### TASK OBJECTIVE
Repeat exactly the lines running from the line that contains "What bpy script" to the line that contains "FACING_COLUMNS = 7"; include both ends and add nothing.

### DATA SHOWN
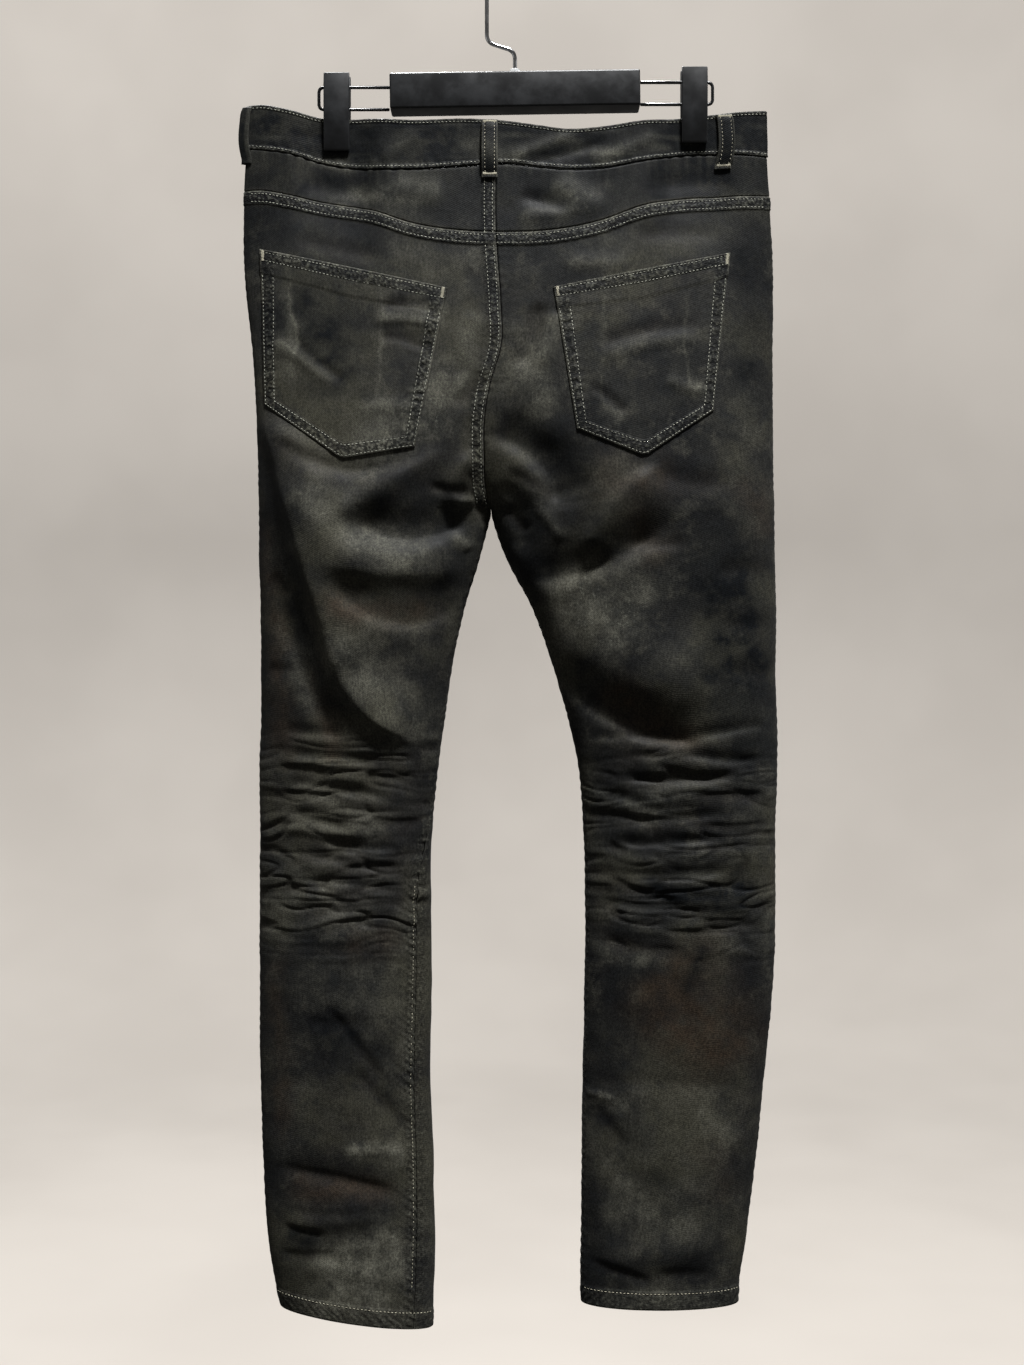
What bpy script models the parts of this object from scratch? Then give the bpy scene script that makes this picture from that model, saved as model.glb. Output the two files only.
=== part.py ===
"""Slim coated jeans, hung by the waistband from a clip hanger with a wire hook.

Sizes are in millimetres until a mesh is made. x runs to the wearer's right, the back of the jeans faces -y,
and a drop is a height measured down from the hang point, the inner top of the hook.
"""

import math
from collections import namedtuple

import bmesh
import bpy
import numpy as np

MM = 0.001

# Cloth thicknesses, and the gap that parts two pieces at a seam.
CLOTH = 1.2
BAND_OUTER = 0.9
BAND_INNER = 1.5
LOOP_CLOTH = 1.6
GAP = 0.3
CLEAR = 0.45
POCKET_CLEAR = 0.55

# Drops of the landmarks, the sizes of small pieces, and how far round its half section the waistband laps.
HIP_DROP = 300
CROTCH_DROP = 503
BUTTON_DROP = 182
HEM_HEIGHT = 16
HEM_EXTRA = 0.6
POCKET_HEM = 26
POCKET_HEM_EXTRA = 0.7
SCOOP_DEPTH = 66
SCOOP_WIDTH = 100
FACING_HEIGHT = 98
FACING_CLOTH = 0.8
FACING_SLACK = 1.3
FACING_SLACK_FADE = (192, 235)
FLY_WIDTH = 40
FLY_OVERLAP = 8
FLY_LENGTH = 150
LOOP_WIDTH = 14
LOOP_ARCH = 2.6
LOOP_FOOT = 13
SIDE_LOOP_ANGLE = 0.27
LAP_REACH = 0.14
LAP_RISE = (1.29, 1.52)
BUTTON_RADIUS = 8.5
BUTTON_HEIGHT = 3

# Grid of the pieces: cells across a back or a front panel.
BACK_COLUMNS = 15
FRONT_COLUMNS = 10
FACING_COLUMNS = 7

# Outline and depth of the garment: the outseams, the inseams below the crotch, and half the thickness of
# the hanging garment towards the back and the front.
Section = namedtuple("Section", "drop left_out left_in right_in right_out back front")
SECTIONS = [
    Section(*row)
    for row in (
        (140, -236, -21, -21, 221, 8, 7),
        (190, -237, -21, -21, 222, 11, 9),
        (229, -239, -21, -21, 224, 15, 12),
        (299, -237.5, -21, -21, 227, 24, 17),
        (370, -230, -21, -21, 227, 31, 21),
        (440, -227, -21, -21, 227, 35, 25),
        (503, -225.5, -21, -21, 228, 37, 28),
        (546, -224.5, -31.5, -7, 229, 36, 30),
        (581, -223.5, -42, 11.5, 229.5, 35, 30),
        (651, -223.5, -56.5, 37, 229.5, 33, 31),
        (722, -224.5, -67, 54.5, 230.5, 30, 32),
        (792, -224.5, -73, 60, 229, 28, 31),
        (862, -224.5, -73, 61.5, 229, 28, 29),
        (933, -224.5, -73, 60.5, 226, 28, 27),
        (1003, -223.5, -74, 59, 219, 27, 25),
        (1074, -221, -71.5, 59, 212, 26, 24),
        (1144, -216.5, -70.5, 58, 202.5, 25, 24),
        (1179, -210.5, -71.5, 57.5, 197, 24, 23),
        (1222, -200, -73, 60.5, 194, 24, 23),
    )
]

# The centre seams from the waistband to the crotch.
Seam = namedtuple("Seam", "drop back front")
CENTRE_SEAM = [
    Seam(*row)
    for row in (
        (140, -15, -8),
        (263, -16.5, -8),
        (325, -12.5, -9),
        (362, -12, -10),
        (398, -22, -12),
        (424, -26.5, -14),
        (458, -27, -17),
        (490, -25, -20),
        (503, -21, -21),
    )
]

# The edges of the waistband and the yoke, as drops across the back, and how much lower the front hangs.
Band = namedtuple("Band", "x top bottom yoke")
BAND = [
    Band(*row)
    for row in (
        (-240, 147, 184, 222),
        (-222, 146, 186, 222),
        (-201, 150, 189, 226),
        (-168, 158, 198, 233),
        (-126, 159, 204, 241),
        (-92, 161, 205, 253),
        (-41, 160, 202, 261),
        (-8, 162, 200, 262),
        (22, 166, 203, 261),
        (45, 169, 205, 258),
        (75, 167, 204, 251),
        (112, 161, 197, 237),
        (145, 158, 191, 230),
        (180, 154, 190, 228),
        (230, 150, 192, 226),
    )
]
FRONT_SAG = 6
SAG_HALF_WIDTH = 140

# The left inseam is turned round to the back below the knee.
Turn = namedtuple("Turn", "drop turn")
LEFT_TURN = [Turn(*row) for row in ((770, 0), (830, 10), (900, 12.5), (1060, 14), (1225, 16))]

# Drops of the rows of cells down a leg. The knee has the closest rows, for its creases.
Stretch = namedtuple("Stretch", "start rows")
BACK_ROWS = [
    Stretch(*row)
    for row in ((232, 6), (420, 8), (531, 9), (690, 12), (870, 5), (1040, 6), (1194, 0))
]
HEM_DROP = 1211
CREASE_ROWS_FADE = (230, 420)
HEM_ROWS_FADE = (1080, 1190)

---

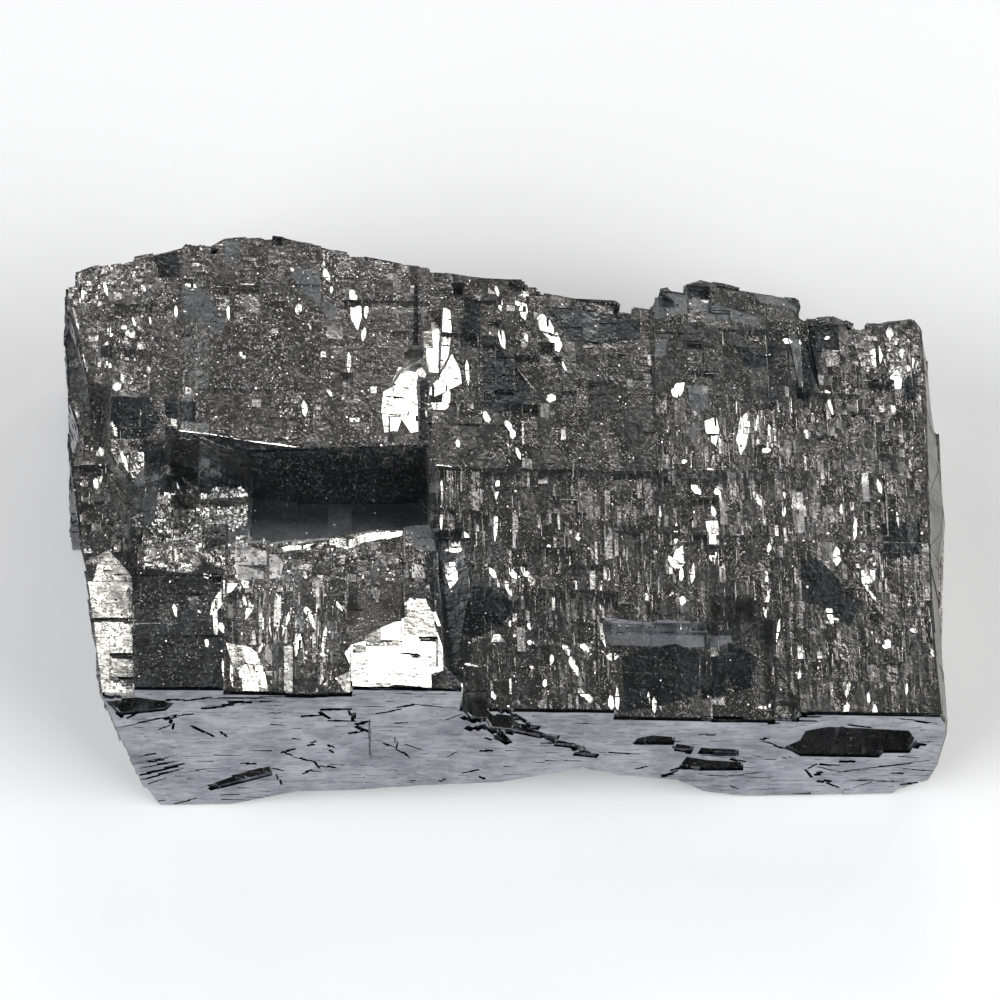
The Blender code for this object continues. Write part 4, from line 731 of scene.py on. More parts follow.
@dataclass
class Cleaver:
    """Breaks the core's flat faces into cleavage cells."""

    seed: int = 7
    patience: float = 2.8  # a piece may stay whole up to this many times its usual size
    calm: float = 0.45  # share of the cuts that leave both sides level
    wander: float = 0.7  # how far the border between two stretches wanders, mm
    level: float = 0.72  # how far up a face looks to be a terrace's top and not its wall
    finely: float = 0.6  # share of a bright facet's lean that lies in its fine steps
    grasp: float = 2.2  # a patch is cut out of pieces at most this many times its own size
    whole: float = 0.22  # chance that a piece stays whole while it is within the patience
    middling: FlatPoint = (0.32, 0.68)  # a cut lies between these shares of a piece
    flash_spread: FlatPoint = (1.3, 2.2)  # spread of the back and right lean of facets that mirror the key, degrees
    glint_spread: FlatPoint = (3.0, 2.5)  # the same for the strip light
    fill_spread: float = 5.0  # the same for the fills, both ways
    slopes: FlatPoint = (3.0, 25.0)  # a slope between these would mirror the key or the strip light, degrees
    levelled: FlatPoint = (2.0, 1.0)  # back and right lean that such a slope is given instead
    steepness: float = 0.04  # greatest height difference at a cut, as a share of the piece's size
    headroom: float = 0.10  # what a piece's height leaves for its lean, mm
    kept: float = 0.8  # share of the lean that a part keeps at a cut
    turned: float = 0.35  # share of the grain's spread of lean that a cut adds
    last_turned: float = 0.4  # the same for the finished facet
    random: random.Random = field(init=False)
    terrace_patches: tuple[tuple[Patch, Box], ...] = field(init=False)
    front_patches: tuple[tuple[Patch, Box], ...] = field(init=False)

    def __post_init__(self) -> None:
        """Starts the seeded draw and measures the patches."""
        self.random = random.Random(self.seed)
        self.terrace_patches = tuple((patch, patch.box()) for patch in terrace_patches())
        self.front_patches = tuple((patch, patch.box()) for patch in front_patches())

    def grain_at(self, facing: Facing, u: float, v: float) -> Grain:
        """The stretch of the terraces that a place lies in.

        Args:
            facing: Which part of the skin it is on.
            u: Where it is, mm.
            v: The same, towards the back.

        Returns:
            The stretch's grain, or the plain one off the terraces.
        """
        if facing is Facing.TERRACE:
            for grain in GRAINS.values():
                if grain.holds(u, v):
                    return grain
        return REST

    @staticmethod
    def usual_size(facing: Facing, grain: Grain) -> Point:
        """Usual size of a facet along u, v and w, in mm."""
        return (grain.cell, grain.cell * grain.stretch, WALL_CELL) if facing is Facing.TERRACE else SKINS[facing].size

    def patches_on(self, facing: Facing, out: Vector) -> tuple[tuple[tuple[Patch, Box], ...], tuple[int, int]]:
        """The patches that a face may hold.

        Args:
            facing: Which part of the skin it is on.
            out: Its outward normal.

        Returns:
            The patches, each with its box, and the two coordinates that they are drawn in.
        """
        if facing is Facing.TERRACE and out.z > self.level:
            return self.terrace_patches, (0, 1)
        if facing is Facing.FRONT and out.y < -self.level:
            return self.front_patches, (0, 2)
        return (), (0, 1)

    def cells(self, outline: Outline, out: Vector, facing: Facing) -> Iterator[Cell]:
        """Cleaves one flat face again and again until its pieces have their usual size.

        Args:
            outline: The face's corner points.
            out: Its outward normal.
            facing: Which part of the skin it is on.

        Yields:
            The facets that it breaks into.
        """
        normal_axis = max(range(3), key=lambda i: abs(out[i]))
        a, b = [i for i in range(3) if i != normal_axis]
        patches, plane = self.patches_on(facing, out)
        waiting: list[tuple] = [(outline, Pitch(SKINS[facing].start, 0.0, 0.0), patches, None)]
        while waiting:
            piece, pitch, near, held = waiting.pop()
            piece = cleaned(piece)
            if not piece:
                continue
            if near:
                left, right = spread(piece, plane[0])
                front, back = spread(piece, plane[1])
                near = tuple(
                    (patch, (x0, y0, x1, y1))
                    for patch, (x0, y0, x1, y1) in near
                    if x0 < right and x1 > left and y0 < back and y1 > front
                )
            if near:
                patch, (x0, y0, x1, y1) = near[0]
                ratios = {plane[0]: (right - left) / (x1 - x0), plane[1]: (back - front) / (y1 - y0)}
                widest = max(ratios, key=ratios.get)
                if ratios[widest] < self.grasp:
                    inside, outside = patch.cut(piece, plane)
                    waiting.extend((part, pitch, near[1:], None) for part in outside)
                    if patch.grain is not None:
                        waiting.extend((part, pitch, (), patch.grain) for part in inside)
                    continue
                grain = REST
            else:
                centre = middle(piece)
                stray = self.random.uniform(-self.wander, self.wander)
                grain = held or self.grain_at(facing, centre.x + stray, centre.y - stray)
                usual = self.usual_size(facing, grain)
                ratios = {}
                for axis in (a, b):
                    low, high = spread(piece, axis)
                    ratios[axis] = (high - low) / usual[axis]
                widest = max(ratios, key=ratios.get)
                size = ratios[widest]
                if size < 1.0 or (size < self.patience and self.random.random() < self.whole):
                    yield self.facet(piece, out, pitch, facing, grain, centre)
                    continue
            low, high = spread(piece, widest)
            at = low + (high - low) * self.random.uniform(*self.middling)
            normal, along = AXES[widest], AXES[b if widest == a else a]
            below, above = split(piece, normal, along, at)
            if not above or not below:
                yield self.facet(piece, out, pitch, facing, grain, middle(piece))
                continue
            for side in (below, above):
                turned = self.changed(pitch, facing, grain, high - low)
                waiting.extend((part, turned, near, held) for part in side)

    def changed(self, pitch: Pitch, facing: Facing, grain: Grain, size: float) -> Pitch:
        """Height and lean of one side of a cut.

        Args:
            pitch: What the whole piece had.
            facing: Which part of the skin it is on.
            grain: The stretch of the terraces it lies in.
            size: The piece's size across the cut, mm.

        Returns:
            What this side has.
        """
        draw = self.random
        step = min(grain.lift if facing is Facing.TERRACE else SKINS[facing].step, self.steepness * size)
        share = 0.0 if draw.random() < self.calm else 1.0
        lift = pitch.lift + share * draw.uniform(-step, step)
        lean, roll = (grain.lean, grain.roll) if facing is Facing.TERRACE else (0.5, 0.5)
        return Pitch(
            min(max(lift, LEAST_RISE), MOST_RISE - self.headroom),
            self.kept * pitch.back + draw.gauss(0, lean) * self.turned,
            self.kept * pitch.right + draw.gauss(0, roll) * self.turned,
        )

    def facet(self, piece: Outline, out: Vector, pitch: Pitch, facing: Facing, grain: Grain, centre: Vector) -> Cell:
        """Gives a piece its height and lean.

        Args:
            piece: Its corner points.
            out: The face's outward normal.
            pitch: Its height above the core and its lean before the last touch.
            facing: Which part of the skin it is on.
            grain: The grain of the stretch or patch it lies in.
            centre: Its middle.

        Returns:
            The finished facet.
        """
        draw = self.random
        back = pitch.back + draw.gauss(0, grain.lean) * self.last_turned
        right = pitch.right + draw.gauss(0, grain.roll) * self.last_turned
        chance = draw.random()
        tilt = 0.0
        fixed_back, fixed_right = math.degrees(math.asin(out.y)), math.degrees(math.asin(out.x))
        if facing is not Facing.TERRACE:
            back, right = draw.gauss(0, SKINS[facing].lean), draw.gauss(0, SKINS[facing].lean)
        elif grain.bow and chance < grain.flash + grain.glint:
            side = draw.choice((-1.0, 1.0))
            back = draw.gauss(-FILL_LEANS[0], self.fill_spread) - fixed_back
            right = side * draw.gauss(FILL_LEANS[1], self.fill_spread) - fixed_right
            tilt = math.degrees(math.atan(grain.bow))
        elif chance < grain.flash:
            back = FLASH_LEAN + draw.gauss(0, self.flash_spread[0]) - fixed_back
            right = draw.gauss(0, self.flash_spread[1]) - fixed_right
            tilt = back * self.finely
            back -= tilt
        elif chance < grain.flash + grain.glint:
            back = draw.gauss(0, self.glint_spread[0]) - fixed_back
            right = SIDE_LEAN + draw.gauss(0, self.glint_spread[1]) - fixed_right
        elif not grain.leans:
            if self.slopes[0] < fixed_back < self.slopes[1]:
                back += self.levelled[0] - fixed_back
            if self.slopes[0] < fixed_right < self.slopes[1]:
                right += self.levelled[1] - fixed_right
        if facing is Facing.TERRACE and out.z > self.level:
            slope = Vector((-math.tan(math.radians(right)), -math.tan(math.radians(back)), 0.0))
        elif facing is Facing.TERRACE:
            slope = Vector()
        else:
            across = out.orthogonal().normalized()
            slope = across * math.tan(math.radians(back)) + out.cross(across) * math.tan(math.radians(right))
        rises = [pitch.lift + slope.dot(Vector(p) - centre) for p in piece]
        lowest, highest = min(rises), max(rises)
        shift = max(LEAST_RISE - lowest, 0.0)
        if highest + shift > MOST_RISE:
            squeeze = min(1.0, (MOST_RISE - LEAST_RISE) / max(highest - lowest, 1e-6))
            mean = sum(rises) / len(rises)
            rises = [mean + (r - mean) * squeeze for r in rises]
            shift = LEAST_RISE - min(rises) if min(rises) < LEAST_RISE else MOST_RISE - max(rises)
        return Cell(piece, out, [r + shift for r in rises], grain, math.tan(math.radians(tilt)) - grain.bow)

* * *

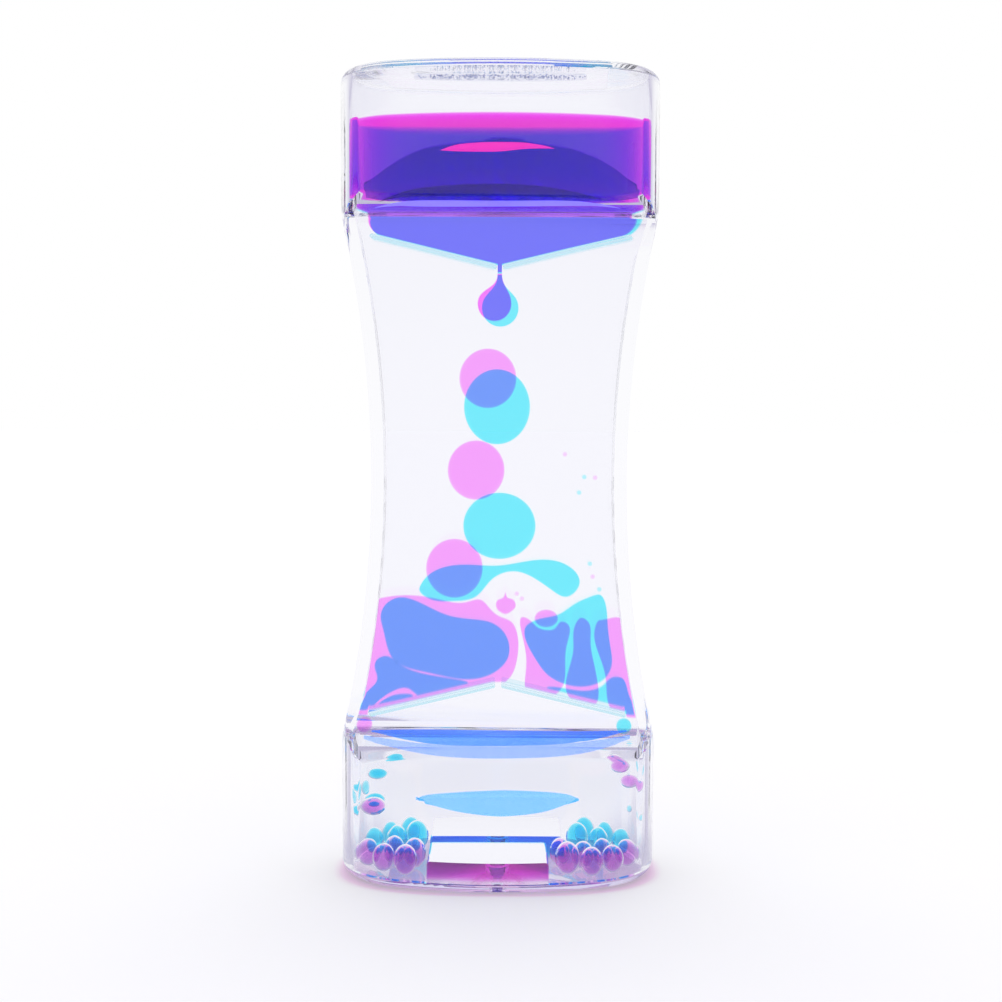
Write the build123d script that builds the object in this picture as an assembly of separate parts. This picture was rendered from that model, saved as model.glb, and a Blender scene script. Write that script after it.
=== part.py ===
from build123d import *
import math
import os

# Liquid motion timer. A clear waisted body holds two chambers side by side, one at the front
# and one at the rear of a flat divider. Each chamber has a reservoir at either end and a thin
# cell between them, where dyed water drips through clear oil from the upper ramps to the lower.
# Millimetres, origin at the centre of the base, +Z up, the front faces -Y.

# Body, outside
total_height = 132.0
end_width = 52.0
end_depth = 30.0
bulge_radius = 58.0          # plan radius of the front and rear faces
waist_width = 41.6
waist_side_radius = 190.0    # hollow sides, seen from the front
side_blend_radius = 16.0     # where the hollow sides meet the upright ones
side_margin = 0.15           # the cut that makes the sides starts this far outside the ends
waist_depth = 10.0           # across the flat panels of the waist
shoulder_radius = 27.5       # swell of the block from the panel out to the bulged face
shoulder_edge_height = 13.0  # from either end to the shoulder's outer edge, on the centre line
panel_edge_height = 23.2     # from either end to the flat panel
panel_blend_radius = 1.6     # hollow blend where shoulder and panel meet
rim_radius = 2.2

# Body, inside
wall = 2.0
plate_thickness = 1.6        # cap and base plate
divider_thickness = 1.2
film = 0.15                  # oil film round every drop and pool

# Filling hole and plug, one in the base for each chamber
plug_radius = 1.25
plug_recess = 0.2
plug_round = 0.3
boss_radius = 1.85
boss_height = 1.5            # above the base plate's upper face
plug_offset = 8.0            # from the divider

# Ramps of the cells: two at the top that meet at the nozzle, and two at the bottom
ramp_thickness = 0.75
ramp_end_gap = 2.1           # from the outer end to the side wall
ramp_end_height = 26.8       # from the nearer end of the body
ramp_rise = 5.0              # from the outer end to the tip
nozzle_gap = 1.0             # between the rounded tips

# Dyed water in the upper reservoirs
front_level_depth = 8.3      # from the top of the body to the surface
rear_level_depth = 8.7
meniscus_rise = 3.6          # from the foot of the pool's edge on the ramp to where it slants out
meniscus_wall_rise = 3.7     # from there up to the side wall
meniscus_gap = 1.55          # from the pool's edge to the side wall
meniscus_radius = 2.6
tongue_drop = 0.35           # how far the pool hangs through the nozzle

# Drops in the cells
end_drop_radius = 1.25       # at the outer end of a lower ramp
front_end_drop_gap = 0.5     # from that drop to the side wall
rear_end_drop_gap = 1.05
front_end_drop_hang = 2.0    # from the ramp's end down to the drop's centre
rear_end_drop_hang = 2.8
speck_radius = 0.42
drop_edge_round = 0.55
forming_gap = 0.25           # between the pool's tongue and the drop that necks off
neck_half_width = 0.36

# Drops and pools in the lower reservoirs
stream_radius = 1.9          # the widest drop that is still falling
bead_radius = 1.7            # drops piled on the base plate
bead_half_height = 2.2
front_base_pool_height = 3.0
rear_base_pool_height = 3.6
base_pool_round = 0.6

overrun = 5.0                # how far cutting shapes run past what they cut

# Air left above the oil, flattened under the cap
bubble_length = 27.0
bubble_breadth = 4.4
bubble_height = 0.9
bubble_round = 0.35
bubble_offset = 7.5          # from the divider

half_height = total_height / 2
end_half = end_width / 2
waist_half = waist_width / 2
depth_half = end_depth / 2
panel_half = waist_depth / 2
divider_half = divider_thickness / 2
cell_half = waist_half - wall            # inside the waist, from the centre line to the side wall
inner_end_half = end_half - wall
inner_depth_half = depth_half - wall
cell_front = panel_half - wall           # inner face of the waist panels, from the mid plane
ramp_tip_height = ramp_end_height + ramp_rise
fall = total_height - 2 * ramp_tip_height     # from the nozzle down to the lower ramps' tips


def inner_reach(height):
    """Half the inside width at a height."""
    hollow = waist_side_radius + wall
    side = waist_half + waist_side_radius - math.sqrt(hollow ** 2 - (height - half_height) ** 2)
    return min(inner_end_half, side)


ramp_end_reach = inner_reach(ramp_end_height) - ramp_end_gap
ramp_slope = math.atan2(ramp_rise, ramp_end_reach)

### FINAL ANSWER
What bpy script models the parts of this object from scratch? Then give the bpy scene script that makes this picture from that model, saved as model.glb. Output the two files only.
=== part.py ===
"""Slim coated jeans, hung by the waistband from a clip hanger with a wire hook.

Sizes are in millimetres until a mesh is made. x runs to the wearer's right, the back of the jeans faces -y,
and a drop is a height measured down from the hang point, the inner top of the hook.
"""

import math
from collections import namedtuple

import bmesh
import bpy
import numpy as np

MM = 0.001

# Cloth thicknesses, and the gap that parts two pieces at a seam.
CLOTH = 1.2
BAND_OUTER = 0.9
BAND_INNER = 1.5
LOOP_CLOTH = 1.6
GAP = 0.3
CLEAR = 0.45
POCKET_CLEAR = 0.55

# Drops of the landmarks, the sizes of small pieces, and how far round its half section the waistband laps.
HIP_DROP = 300
CROTCH_DROP = 503
BUTTON_DROP = 182
HEM_HEIGHT = 16
HEM_EXTRA = 0.6
POCKET_HEM = 26
POCKET_HEM_EXTRA = 0.7
SCOOP_DEPTH = 66
SCOOP_WIDTH = 100
FACING_HEIGHT = 98
FACING_CLOTH = 0.8
FACING_SLACK = 1.3
FACING_SLACK_FADE = (192, 235)
FLY_WIDTH = 40
FLY_OVERLAP = 8
FLY_LENGTH = 150
LOOP_WIDTH = 14
LOOP_ARCH = 2.6
LOOP_FOOT = 13
SIDE_LOOP_ANGLE = 0.27
LAP_REACH = 0.14
LAP_RISE = (1.29, 1.52)
BUTTON_RADIUS = 8.5
BUTTON_HEIGHT = 3

# Grid of the pieces: cells across a back or a front panel.
BACK_COLUMNS = 15
FRONT_COLUMNS = 10
FACING_COLUMNS = 7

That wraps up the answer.